From the rebellious nature of B.A.P to the in-your-face awesomeness of 2NE1, there are some Korean groups throwing off the typical bubblegum pop attitude usually associated with K-pop in favor of much harsher sounds and messages. It could be seen cynically, as a way for these groups to try to make an impact on a music industry overloaded with K-pop acts. Still, the defiant stances taken by some of these idols are powerfully attractive to Korea’s youth, most of whom don’t have a lot of free time between studying and trying to get into one of Korea’s top universities. Music is a form of expression, and Korean entertainment labels toe the line between what people are really feeling and what is politically correct. Songs that are too riotous will get banned from the airwaves in South Korea, but these groups have figured out the way to sing dissenting messages and still make extremely catchy music.

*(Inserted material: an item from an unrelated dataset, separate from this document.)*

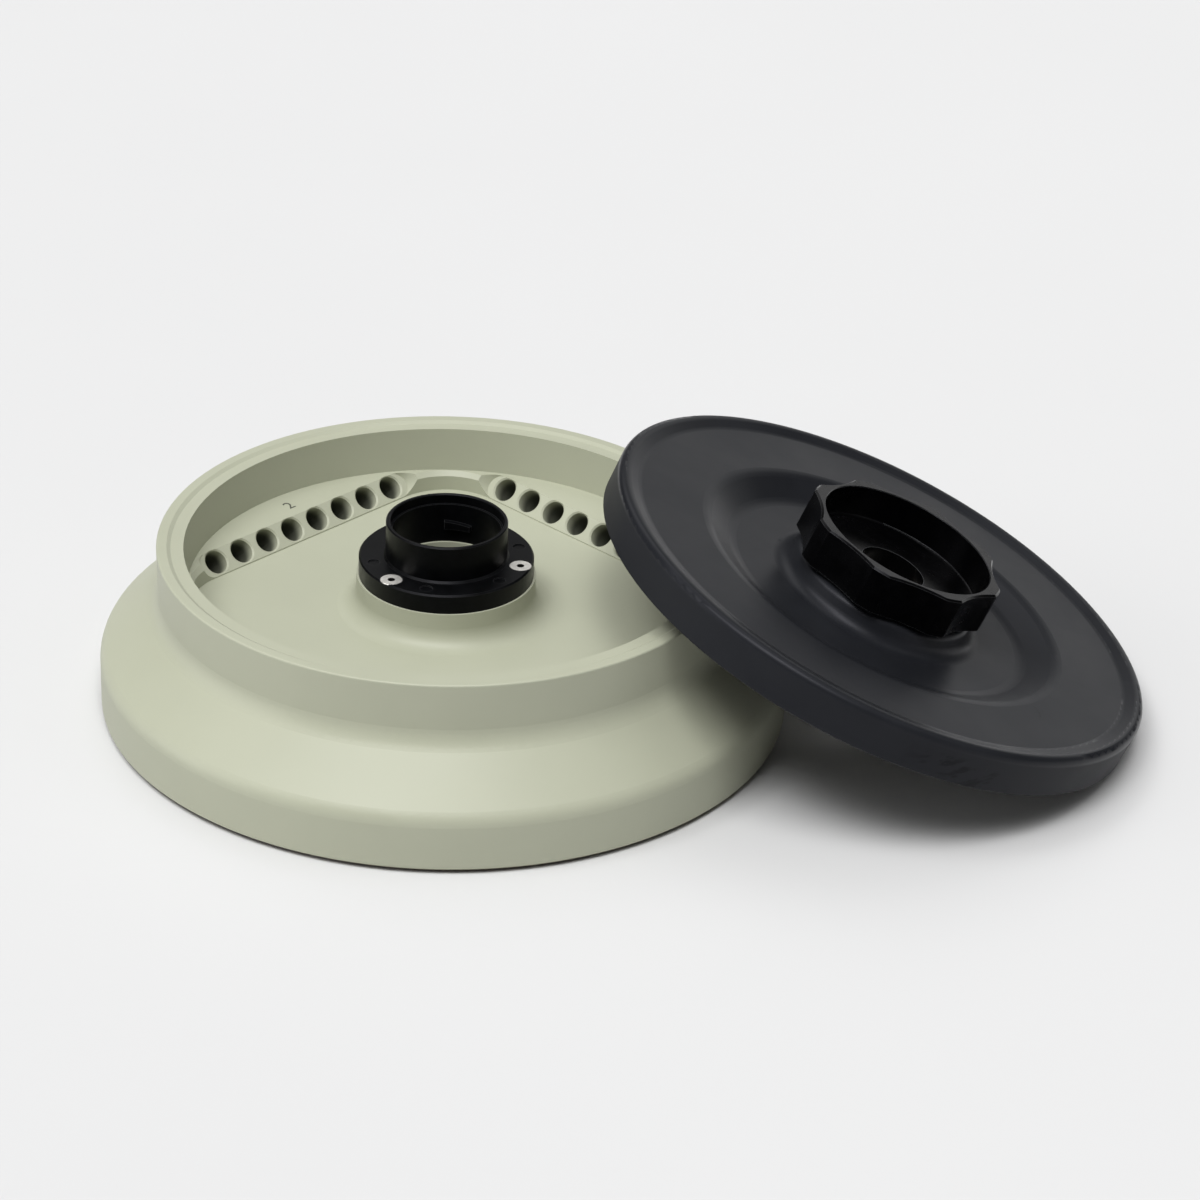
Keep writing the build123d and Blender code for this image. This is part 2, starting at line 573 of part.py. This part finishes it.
def make_slip_washer():
    top = LID_WEB_H - WASHER_GAP
    return ring(KNOB_HUB_R + RUN_GAP, CLAW_FLANGE_R - 0.2, top - WASHER_THICK, top)


def main():
    parts = {
        "rotor_body": make_rotor_body(),
        "drive_bush": make_drive_bush(),
        "drive_pin": make_drive_pin(),
        "hub_collar": make_hub_collar(),
    }
    for i, angle in enumerate(screw_angles(0)):
        parts[f"bush_screw_{i + 1}"] = make_bush_screw(angle)
    for i, angle in enumerate(screw_angles(SCREW_FIRST)):
        parts[f"collar_screw_{i + 1}"] = make_collar_screw(angle)
    leaning = {
        "lid_plate": make_lid_plate(),
        "lid_seal": make_lid_seal(),
        "knob_seal": make_knob_seal(),
        "slip_washer": make_slip_washer(),
        "knob": make_knob(),
        "bayonet_bush": make_bayonet_bush(),
    }
    for i, angle in enumerate(screw_angles(KNOB_SCREW_FIRST)):
        leaning[f"knob_screw_{i + 1}"] = make_knob_screw(angle)
    place = lean()
    for name, shape in leaning.items():
        parts[name] = place * shape
    for name, shape in parts.items():
        export_step(shape, f"parts/{name}.step")
        print(name, "volume", round(shape.volume, 1), "solids", len(shape.solids()), "valid", shape.is_valid)


main()
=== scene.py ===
import json
import math

import bpy
from mathutils import Matrix, Vector


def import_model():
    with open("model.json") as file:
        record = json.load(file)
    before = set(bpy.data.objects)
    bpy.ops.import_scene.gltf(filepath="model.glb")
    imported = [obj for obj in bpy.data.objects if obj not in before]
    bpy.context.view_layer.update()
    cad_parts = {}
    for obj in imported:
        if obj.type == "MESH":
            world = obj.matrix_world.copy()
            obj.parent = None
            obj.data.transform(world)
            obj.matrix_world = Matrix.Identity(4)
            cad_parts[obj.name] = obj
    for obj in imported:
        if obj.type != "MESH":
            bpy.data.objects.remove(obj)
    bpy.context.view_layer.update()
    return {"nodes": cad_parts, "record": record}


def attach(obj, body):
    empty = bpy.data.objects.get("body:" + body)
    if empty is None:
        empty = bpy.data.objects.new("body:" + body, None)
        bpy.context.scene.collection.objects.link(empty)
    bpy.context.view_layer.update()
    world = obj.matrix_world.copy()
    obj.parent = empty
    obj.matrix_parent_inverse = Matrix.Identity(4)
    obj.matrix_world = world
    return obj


# Looks of the fixed angle rotor and its lid. Lengths are metres, in the part's own frame.

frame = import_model()
nodes = frame["nodes"]
MM = 0.001
SIN_45 = math.sqrt(0.5)
DEGREES_PER_RADIAN = math.degrees(1)

# ---- places on the rotor -----------------------------------------------------
PLATEAU_Z = 32.6 * MM
NUMERAL_R = 60.5 * MM
NUMERAL_SIZE = 5.0 * MM
NUMERAL_HALF_THICKNESS = 0.01 * MM
NUMERAL_Z = PLATEAU_Z + 0.012 * MM
FIRST_ROW_AZIMUTH = 44               # degrees; the other rows follow by quarter turns
SCREW_FACE_Z = 41.68 * MM            # tops of the collar screws
# painted shade in the collar screws' sockets fades in between these heights
SOCKET_PAINTED_SHADE_Z = (SCREW_FACE_Z - 0.2 * MM, SCREW_FACE_Z - 0.08 * MM)
ROTOR_STEEL_X = 60 * MM              # steel further out is the lid's
FOOT_TOP = (0.7 * MM, 1.2 * MM)      # the dark brown band at the foot fades out here

# Tube holes, measured outward and upward from the middle line of a row.
ROW_OUT = 53.56 * MM
ROW_Z = 30.0 * MM
ROW_HALF_LENGTH = 36 * MM
HOLE_HALF_WIDTH = 3.35 * MM
HOLE_BOTTOM = -18.5 * MM             # along the hole's axis
HOLE_FURTHEST_OUT = 14.5 * MM
HOLE_SHADE = (-4.0 * MM, -0.3 * MM)  # full darkness and its start, along the axis

# ---- places on the lid -------------------------------------------------------
LID_CENTRE = Vector((112.907, -6.436, 39.955)) * MM
LID_U = Vector((0.91868, 0.00625, -0.39495))
LID_V = Vector((-0.00680, 0.99998, 0.0))
LID_N = Vector((0.39494, 0.00269, 0.91870))
SKIRT_R = 73 * MM
SKIRT_TOP = (-2.5 * MM, -1.5 * MM)

# Marks on the lid. Bearings are degrees round its axis; each pair is where a mark fades in or out.
SMUDGE_START = (-90, -80)
SMUDGE_END = (-70, -62)
SMUDGE_TOP = (-5.0 * MM, -3.0 * MM)
SCRATCH_CENTRE = (36.1 * MM, -38.6 * MM)
SCRATCH_R = 4.75 * MM
SCRATCH_EDGE = (0.10 * MM, 0.26 * MM)
SCRATCH_START = (-30, -5)
SCRATCH_END = (40, 66)

NOISE_MIDDLE = (0.3, 0.7)            # the part of a noise's range that most points fall in
ALMOST_FLAT = 0.99                   # agreement of the bevelled and the true normal
TURNING_WAVES = 26000                # radians a metre, a groove each 0.24 mm


# ---- small helpers for nodes -------------------------------------------------
class Graph:
    """Short names for building the nodes of one tree, which starts empty."""

    def __init__(self, tree):
        self.tree = tree
        self.tree.nodes.clear()

    def add(self, kind, **settings):
        node = self.tree.nodes.new(kind)
        for key, value in settings.items():
            setattr(node, key, value)
        return node

    def link(self, a, b):
        self.tree.links.new(a, b)

    def feed(self, socket, value):
        """Link another node's output or set a plain value; None leaves the socket alone."""
        if hasattr(value, "is_output"):
            self.link(value, socket)
        elif value is not None:
            socket.default_value = value

    def vector(self, operation, a, b):
        node = self.add("ShaderNodeVectorMath", operation=operation)
        self.feed(node.inputs[0], a)
        self.feed(node.inputs[1], b)
        return node.outputs["Value" if operation == "DOT_PRODUCT" else "Vector"]

    def math(self, operation, a, b=None, c=None):
        node = self.add("ShaderNodeMath", operation=operation)
        for socket, value in zip(node.inputs, (a, b, c)):
            self.feed(socket, value)
        return node.outputs[0]

    def times(self, first, *others):
        product = first
        for factor in others:
            product = self.math("MULTIPLY", product, factor)
        return product

    def squares(self, x, y):
        """x squared plus y squared."""
        return self.math("ADD", self.times(x, x), self.times(y, y))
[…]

The four members of 2NE1 are gaining popularity globally for their edgy style and sound. But it’s the group’s message that really makes 2NE1 stand apart from the average K-pop act. “I Am the Best” is about female empowerment and individuality, while the rock-ballad “Ugly” deals with Korea’s obsession with becoming beautiful, and “Come Back Home” is about the addiction to technology. These are 2NE1’s most subversive songs. The music video for “Come Back Home” is essentially 2NE1’s attempt to pull people away from their video games and smart phones, with a reggae-inspired electropop sound.